Start

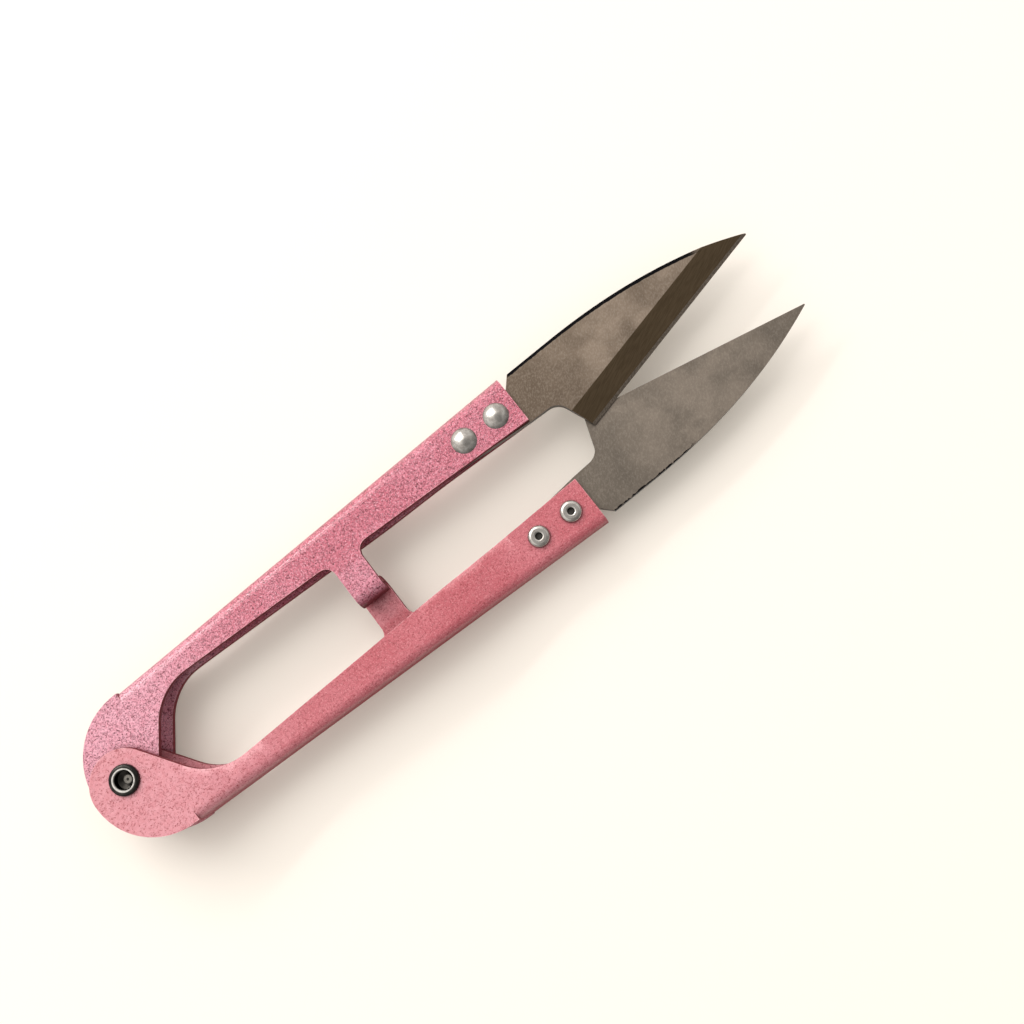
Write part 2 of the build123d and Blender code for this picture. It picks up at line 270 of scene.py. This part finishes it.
# --- blade steel: rolled flat face, ground bevel, honed outer bevel, black spine band - ----
SPINE_START = handle_front + 1.2         # the spine is traced from here on, past the shoulder
CURVE_TOP = 12.0                         # the distance that the top of a float curve stands for
STEEL_GRAIN = rgb(0.50, 0.44, 0.37)
GROUND_STEEL = rgb(0.098, 0.069, 0.041), rgb(0.130, 0.094, 0.058)
HONED_STEEL = rgb(0.18, 0.15, 0.12), rgb(0.30, 0.25, 0.205)
SIDE_STEEL = rgb(0.06, 0.05, 0.04), rgb(0.11, 0.09, 0.075)
SPINE_BLACK = rgb(0.006, 0.006, 0.007)


def spine_points(node, side):
    """Points along a blade's spine past its shoulder: the outer hull of its corners."""
    corners = {(v.co.x / MM, side * v.co.y / MM) for v in frame["nodes"][node].data.vertices}
    hull = []
    for x, y in sorted(corner for corner in corners if corner[0] > SPINE_START):
        while len(hull) > 1:
            (ax, ay), (bx, by) = hull[-2:]
            if (bx - ax) * (y - ay) < (by - ay) * (x - ax):
                break
            hull.pop()
        hull.append((x, y))
    return hull


def below_spine(look, node, side):
    """How far a place lies inside the spine, from a curve through the spine's own points."""
    points = spine_points(node, side)
    first, last = points[0][0], points[-1][0]
    curve = look.node("ShaderNodeFloatCurve", {1: look.add("ShaderNodeMapRange", {
        "Value": look.x, "From Min": first, "From Max": last,
    })})
    line = curve.mapping.curves[0]
    for x, y in points[1:-1]:
        line.points.new((x - first) / (last - first), y / CURVE_TOP)
    line.points[0].location = (0.0, points[0][1] / CURVE_TOP)
    line.points[len(points) - 1].location = (1.0, points[-1][1] / CURVE_TOP)
    curve.mapping.update()
    spine = look.product(curve.outputs[0], CURVE_TOP)
    return look.math("SUBTRACT", spine, look.product(look.y, float(side)))


def blade_steel(name, node, side, dull, bright, band, broken, band_end):
    """Satin steel with a black band along the spine.

    side is +1 for the upper blade and -1 for the lower. band is the black band's width,
    broken how much of it is left out in patches, band_end the X where it stops.
    """
    look = Look(name, Metallic=1.0)
    level = look.level("True Normal")
    sloped = look.ramp(level, 0.985, 0.970)
    steep = look.ramp(level, 0.90, 0.86)
    rim = look.ramp(level, 0.6, 0.4)

    # the flat face: clouds, duller by the handle and by the tip, with a light grain
    cloud = look.noise(scale=0.20, detail=4.0, roughness=0.6)
    rolled = look.mix(look.ramp(cloud, 0.34, 0.64), dull, bright)
    rolled = look.mix(0.35, rolled, bright)
    near_ends = look.math(
        "MAXIMUM",
        look.ramp(look.x, handle_front + 14.0, handle_front + 2.0, end=0.85),
        look.ramp(look.x, tip_x - 13.0, tip_x, end=0.8),
    )
    shaded = look.mix(near_ends, rolled, dull)
    grain = look.noise(scale=5.5, detail=3.0, roughness=0.7,
                       place=look.stretched((1.0, 0.55, 1.0), turn=35.0))
    flat = look.mix(look.ramp(grain, 0.42, 0.68, end=0.16), shaded, STEEL_GRAIN)

    # the ground bevel with its faint lines, the honed bevel at the edge, and the sides
    lines = look.noise(scale=5.0, detail=2.0, roughness=0.6,
                       place=look.stretched((0.12, 1.6, 1.0), turn=-24.0))
    speckle = look.ramp(grain, 0.4, 0.65)
    tone = look.mix(sloped, flat, look.mix(look.ramp(lines, 0.30, 0.70), *GROUND_STEEL))
    tone = look.mix(steep, tone, look.mix(speckle, *HONED_STEEL))
    tone = look.mix(rim, tone, look.mix(speckle, *SIDE_STEEL))

    # the black band, ragged on its inner side and left out in patches
    width = look.ramp(look.x, handle_front, handle_front + 20.0, band * 0.8, band)
    wander = look.math("SUBTRACT", look.noise(scale=1.6, detail=3.0, roughness=0.7), 0.5)
    depth = look.math("ADD", below_spine(look, node, side), look.product(wander, 0.25 + broken))
    inside = look.ramp(look.math("SUBTRACT", depth, width), 0.03, -0.03)
    behind_end = look.ramp(look.x, band_end, band_end - 2.0)
    past_shoulder = look.ramp(look.x, handle_front + 0.9, handle_front + 1.6)
    patches = look.noise(scale=1.1, detail=3.0, roughness=0.7)
    kept = look.ramp(patches, broken * 0.9 - 0.1, broken * 0.9)
    tone = look.mix(look.product(inside, behind_end, past_shoulder, kept), tone, SPINE_BLACK)

    roughness = look.ramp(cloud, 0.3, 0.7, 0.38, 0.46)
    height = look.math("ADD", look.noise(scale=9.0, detail=2.0, roughness=0.6),
                       look.product(lines, sloped))
    return look.finish(tone, roughness, look.bump(height, depth=0.01, strength=0.35))


dress("upper_blade", blade_steel(
    "upper_steel", "upper_blade", side=1,
    dull=rgb(0.106, 0.079, 0.058), bright=rgb(0.24, 0.19, 0.148),
    band=0.46, broken=0.0, band_end=tip_x - 5.6,
))
dress("lower_blade", blade_steel(
    "lower_steel", "lower_blade", side=-1,
    dull=rgb(0.140, 0.120, 0.100), bright=rgb(0.232, 0.196, 0.162),
    band=0.20, broken=0.50, band_end=handle_front + 15.0,
))

# --- rivets -----------------------------------------------------------------------------
RIM_SHADOW = rgb(0.03, 0.028, 0.025)     # where a rivet meets the piece below it
RING_BLUR = 0.06                         # a worn ring fades in and out over twice this
HEIGHT_BLUR = 0.05


def plating(name, base, dull, roughness, rings=()):
    """Plated metal with a soft cloud.

    rings are worn bands round the pivot's axis: inner radius, outer radius, lowest z, colour.
    """
    look = Look(name, Metallic=1.0)
    cloud = look.noise(scale=1.2, detail=3.0, roughness=0.6)
    tone = look.mix(look.ramp(cloud, 0.4, 0.65), base, dull)
    tone = look.mix(look.ramp(look.openness(0.8), 0.97, 0.68, end=0.88), tone, RIM_SHADOW)
    radius = look.math("SQRT", look.math(
        "ADD", look.product(look.x, look.x), look.product(look.y, look.y)))
    for inner, outer, lowest, worn in rings:
        share = look.product(
            look.ramp(radius, inner - RING_BLUR, inner + RING_BLUR),
            look.ramp(radius, outer + RING_BLUR, outer - RING_BLUR),
            look.ramp(look.z, lowest - HEIGHT_BLUR, lowest + HEIGHT_BLUR),
            look.ramp(look.noise(scale=2.5, detail=3.0, roughness=0.6), 0.25, 0.55, 0.6, 1.0),
        )
        tone = look.mix(share, tone, worn)
    fine = look.noise(scale=6.0, detail=2.0, roughness=0.6)
    return look.finish(tone, look.ramp(cloud, 0.3, 0.7, roughness, roughness + 0.12),
                       look.bump(fine, depth=0.01, strength=0.25))


nickel = plating("rivet_nickel", base=rgb(0.48, 0.46, 0.435), dull=rgb(0.30, 0.28, 0.26),
                 roughness=0.18)
for rivet in ("upper_rear_rivet", "upper_front_rivet", "lower_rear_rivet", "lower_front_rivet"):
    dress(rivet, nickel)

rolled_rim = (1.22, 1.45, rim_top - 0.4, rgb(0.62, 0.60, 0.57))
well_floor = (0.18, 0.50, rim_top - 2.0, rgb(0.20, 0.19, 0.17))
dress("pivot_rivet", plating(
    "black_nickel", base=rgb(0.020, 0.019, 0.018), dull=rgb(0.04, 0.037, 0.034),
    roughness=0.16, rings=(rolled_rim, well_floor),
))

# --- torsion spring: one wire between the two halves ------------------------------------
wire = frame["nodes"]["torsion_spring"].copy()
wire.data = wire.data.copy()
wire.name = "spring_wire"
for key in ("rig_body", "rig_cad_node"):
    del wire[key]
wire.parent = None
put_in_scene(wire)
wire.data.materials.clear()
wire.data.materials.append(plating(
    "spring_steel", base=rgb(0.28, 0.26, 0.25), dull=rgb(0.18, 0.17, 0.16), roughness=0.3,
))
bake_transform(wire)
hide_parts("torsion_spring")

# --- floor: a card that gives off a little light, so that shadows on it stay pale --------
floor_mesh = bpy.data.meshes.new("floor")
reach = 3.0                              # metres
corners = [(-reach, -reach, 0), (reach, -reach, 0), (reach, reach, 0), (-reach, reach, 0)]
floor_mesh.from_pydata(corners, [], [(0, 1, 2, 3)])
floor = put_in_scene(bpy.data.objects.new("floor", floor_mesh))
card = Look("floor_card", Roughness=0.9, Specular_IOR_Level=0.1, Emission_Strength=0.17)
card.feed(card.shader.inputs["Emission Color"], rgb(1.0, 0.90, 0.75))
floor_mesh.materials.append(card.finish(rgb(0.735, 0.70, 0.655)))

# --- camera -----------------------------------------------------------------------------
SENSOR = 36.0
PICTURE_PIXELS, FOCAL_PIXELS = 1024, 1132
camera_place = Vector((56.4, -23.3, 143.4)) * MM
roll, pitch, yaw = math.radians(-38.36), math.radians(-6.74), math.radians(-4.92)

camera = put_in_scene(bpy.data.objects.new("camera", bpy.data.cameras.new("camera")))
camera.data.sensor_width = SENSOR
camera.data.lens = SENSOR * FOCAL_PIXELS / PICTURE_PIXELS
camera.data.clip_start = 0.005
aim = (Matrix.Rotation(roll, 4, "Z") @ Matrix.Rotation(-pitch, 4, "X")
       @ Matrix.Rotation(-yaw, 4, "Y"))
camera.matrix_world = Matrix.Translation(camera_place) @ aim
bpy.context.scene.camera = camera

# --- light: directions are given as the camera at rest sees them ------------------------
centre = Vector((50, 0, 4)) * MM
right, up, back = (aim.to_3x3() @ Vector(axis) for axis in ((1, 0, 0), (0, 1, 0), (0, 0, 1)))
KEY_SIDE = (-1.05, 0.9, 1.0)
STRIP_SIDE = (-1.7, 1.5, 1.0)
OVERHEAD = (0.15, 0.0, 1.0)


def away(direction):
    """The unit vector for a direction given as right, up and back."""
    return (right * direction[0] + up * direction[1] + back * direction[2]).normalized()


def lamp(name, direction, width, length, power, colour, distance=0.6):
    """A soft box that faces the middle of the snips. Its sizes and distance are in metres."""
    data = bpy.data.lights.new(name, "AREA")
    data.shape = "RECTANGLE"
    data.size = length
    data.size_y = width
    data.energy = power
    data.color = colour
    box = put_in_scene(bpy.data.objects.new(name, data))
    box.location = centre + away(direction) * distance
    box.rotation_euler = away(direction).to_track_quat("Z", "Y").to_euler()


lamp("key", KEY_SIDE, width=0.5, length=0.5, power=2.2, colour=(1.0, 0.97, 0.93))
lamp("upper_strip", STRIP_SIDE, width=0.03, length=0.5, power=0.8, colour=(1.0, 0.98, 0.95))

# the studio round it: brighter towards the key light, darker overhead
world = bpy.data.worlds.new("studio")
bpy.context.scene.world = world
world.use_nodes = True
nodes, links = world.node_tree.nodes, world.node_tree.links
sky = nodes.new("ShaderNodeTexCoord").outputs["Generated"]


def glow(direction, low, high, start, end):
    """Strength from start to end as the view turns towards direction, between two cosines."""
    toward = nodes.new("ShaderNodeVectorMath")
    toward.operation = "DOT_PRODUCT"
    toward.inputs[1].default_value = away(direction)
    links.new(sky, toward.inputs[0])
    scale = nodes.new("ShaderNodeMapRange")
    scale.interpolation_type = "SMOOTHSTEP"
    for socket, value in zip(("From Min", "From Max", "To Min", "To Max"),
                             (low, high, start, end)):
        scale.inputs[socket].default_value = value
    links.new(toward.outputs["Value"], scale.inputs["Value"])
    return scale.outputs[0]


strength = nodes.new("ShaderNodeMath")
strength.operation = "MULTIPLY"
links.new(glow(KEY_SIDE, low=-0.5, high=0.95, start=0.30, end=1.39), strength.inputs[0])
links.new(glow(OVERHEAD, low=0.80, high=0.96, start=1.0, end=0.40), strength.inputs[1])
backdrop = nodes["Background"]
backdrop.inputs["Color"].default_value = rgb(1.0, 0.965, 0.925)
links.new(strength.outputs[0], backdrop.inputs["Strength"])
bpy.context.scene.view_settings.view_transform = "Standard"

End

=== The task ===
From the listing above, copy out each line where the word "this" appears.

=== Task output ===
Write part 2 of the build123d and Blender code for this picture. It picks up at line 270 of scene.py. This part finishes it.
RING_BLUR = 0.06                         # a worn ring fades in and out over twice this